В вагон политотдела, разрисованный ташкентскими художниками левейшего направления, доставили пойманного на путях приближенного эмира. Высокие шнурованные ботинки, точь-в-точь как у проштрафившегося ослепительного адъютанта, никак не вязались с белоснежной чалмой и золотом расшитым парчовым халатом. Ни на узбекскую, ни на таджикскую речь не откликался; когда начальник политотдела, высмотрев под открывшейся полой халата английский френч с накладными карманами, обратился к эмирскому сановнику на хорошем английском языке — последовал русский мат, изысканный в своем мастерстве. В сановнике признали бежавшего из Самарканда подполковника царской службы.

Следом за ним привели русскую женщину, похищенную из Самарканда в 1916 году. Она числилась пропавшей без вести; теперь обнаружилось, куда ее увезли — в гарем эмира. Годы заточения сделали ее существом бессловесным и боязливым. Мы с Петей пытались вывести ее из оцепенения, но она молчала.

Мы шатались по сохранившим всю средневековую первозданность крытым улицам, с их караван-сараями, с их традиционными для восточных древних городов кварталами гончаров и ювелиров, ткачей и сапожников, кузнецов и жестянщиков, с похожими на пещеры лавками менял, торговцев посудой, восточными сладостями, табаком, медью, одеждой, мехами... Голубизна и синева минаретов, порталы резной терракоты — шестнадцатый век, двенадцатый, десятый. Из ям вытаскивали узников, томившихся, подобно Садреддину Айни, без надежды на освобождение. Иные из них, поднятые к свету дня, наотрез отказывались оставаться на поверхности, требуя, чтобы их спустили обратно в ямы, молили показать им письменный указ эмира, удостоверявший их право на свободу, хотели слышать молитву, с которой главный палач эмира опускал их в подземелья. Молитва звучала так: «Да падет милость божья на его высочество, эмира нашего, да будет он победоносен, меч его остер, путешествия благополучны.
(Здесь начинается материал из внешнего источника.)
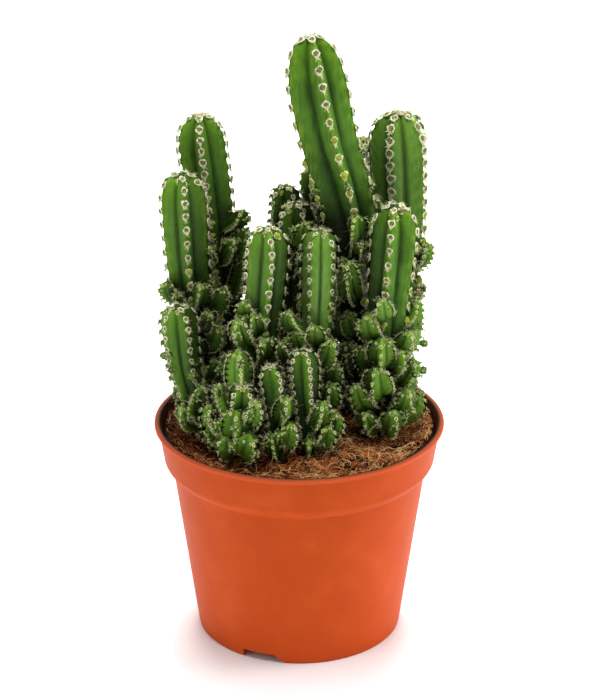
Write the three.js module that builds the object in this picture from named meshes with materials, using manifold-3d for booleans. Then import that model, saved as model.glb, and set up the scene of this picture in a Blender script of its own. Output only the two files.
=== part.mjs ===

Да сгинут враги его, да сгинет всякий, посягающий на племя его».

На станции Новая Бухара грузили в теплушки пленных, трофеи. Мы дивились исполинскому росту сикхов из гвардии эмира. Плененные афганцы в высоких чалмах и персы с выкрашенными желтой хной ногтями совершали вечерний намаз, расстелив платки на пыльной земле и повернув задумчивые лица к Мекке. Взбирались в теплушки, путаясь в шелковых, атласных и парчовых халатах, щедро расшитых золотой и серебряной ниткой, визири-министры эмира.